Analyst · Stifel. Please go ahead.

Yes, thanks, Andrew. So, a few questions in there. I’ll talk about price visibility first and how we think about price. We -- in 2021 and 22, we were able to influence pricing in the residential market. We came into the pre-season, I would say April, May period, kind of pushing price, taking price, and had the market follow us. When we went in this year, our pricing coming into the quarter and into the year was our Q4 pricing. So our intent was to hold that pricing for the balance of this year. We knew prior to Memorial Day that our pricing was a little buff. specialty, we thought specialty might come up and meet us. They did not. And it was after that on 6-1 that we took our price actions. And we have good visibility into pricing. I mean, we understood what that dynamic was. We thought we’d be able to move price up, and we weren’t able to. We use a combination of web scraping, and with over a thousand stores, and store managers, and DMs out there, we have a fairly fulsome ability to track our mom-and-pop competitors as well. And then I think on the last question about the pounds analysis, we are looking at that. I think the surveys we did were not specific to Leslie’s. We think that’s an important component of how we think about the headwind we created for this year, because our growth, as you know, is a combination of crop growth and a typical year, but also market share gains, and both become more difficult when there is excess inventory in the channel.

Andrew Carter

Analyst · Stifel. Please go ahead.

I’ll go ahead and pass it on since I asked to. Thanks.

Operator

Operator

Our next question comes from Peter Benedict with Robert W. Baird. Please go ahead.

Justin Kleber

Analyst · Robert W. Baird. Please go ahead.

Yes, good afternoon, guys. It’s Justin Kleber on for Pete. Mike, I just wanted to ask, I imagine you’re having discussions today with your vendors regarding the 2024 policies. I’m just curious, what does the costing backdrop look like sitting here today, particularly on these non-discretionary products? Do you think product costs are still going to move higher next year? Just trying to understand, this product margin pressure, could it linger if you in the industry just can’t pass through any more price that’s my first question?

Mike Egeck

Analyst · Robert W. Baird. Please go ahead.

Yes, I appreciate the question. It’s too early for us to talk about that we have not really started price discussions with our vendors yet. Typically that takes place 30 to 60 days from now. I think it’s important for both sides to understand kind of how the season wraps up a little further through our Q4 and their Q3 and then we will sit down and talk about the dynamics that we see. There’s certainly some cost pressure, but I think there’s also after three years of consumers absorbing a lot of inflation, there’s definitely some more price sensitivity from customers. I mean, we have 85,000 consumers a day coming through our doors and our stores. We are ears to the ground, I would say, the first line on hearing from consumers. And I think the message has been pretty clear that, their appetite for continuous price increases is a little more nuanced than it has been in the past.

Justin Kleber

Analyst · Robert W. Baird. Please go ahead.

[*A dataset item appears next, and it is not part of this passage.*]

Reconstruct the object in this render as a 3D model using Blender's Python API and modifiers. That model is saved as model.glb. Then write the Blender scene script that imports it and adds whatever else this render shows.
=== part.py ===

Got it. Okay. Now that makes sense. And then an unrelated follow-up on leverage, Steve mentioned the three times target. Just in terms of the path to get there, is that more about natural deleverage as EBITDA recovers and starts to grow again, or are you foregoing some store growth and M&A opportunities in the near term and deploying capital into debt pay down?

Steve Weddell

Analyst · Robert W. Baird. Please go ahead.

Yes, thanks for the question, Justin. I think there’s a couple different ways to think about it. We would expect to reduce leverage by a combination of growth in the business, so just naturally, and potentially allocate some cash towards debt pay down. If you think about cash flow for this year, it’s been impacted by working capital primarily. If you look at our CapEx, it’s kind of in line with how we talked about it. We talked about kind of a 3% of total sales. I might come in a little shy of that this year. From an M&A perspective, certainly slower pace this year from a dollar’s perspective, but continue to do attractive deals and acquire businesses at great multiples. Expect that to continue through Q4 as well at a modest clip. And so when it comes down to 2023, think about the cadence for working capital last year. We were buying a lot of inventory late in the season, led to accounts payable and other accrued expenses that ended up getting paid off in the first quarter of 2023. At this point, we’ve talked about bringing inventory down pretty aggressively into year-end, but as a result, we’ll have lower accounts payable and certainly some accrueds from performance incentives. So, don’t expect a big cash flow year in 2023, but do see opportunity for improvement in 2024, which could lead us to continue to deploy capital towards debt pay down, as well as invest in stores and M&A. Last comment I’d make on that, as you think about new store growth, fairly modest capital requirements for a new store location or a conversion, as we convert stores to pros. And if you look at the M&A that we’re executing in the current environment, it’s a lot of specialty retailers in the Sunbelt, smaller locations, not a big cash drain from an M&A perspective. But a clear opportunity to continue to deploy capital towards growth, but it will probably look a little different than it has the last couple of years.

Justin Kleber

Analyst · Robert W. Baird. Please go ahead.

All right. Thanks for that, Steve. And best of luck, guys.

Operator

Operator

There are no further questions at this time. I would like to turn the floor back over to the management for closing comments. Please go ahead.

Mike Egeck

Analyst

Yes, I’d like to thank everybody for joining us today and your continued interest in Leslie’s. And we look forward to sharing our Q4 near-end results. Thanks.

Operator

Operator

This concludes today’s conference call. You may disconnect your lines at this time. Thank you for your participation, and have a good day.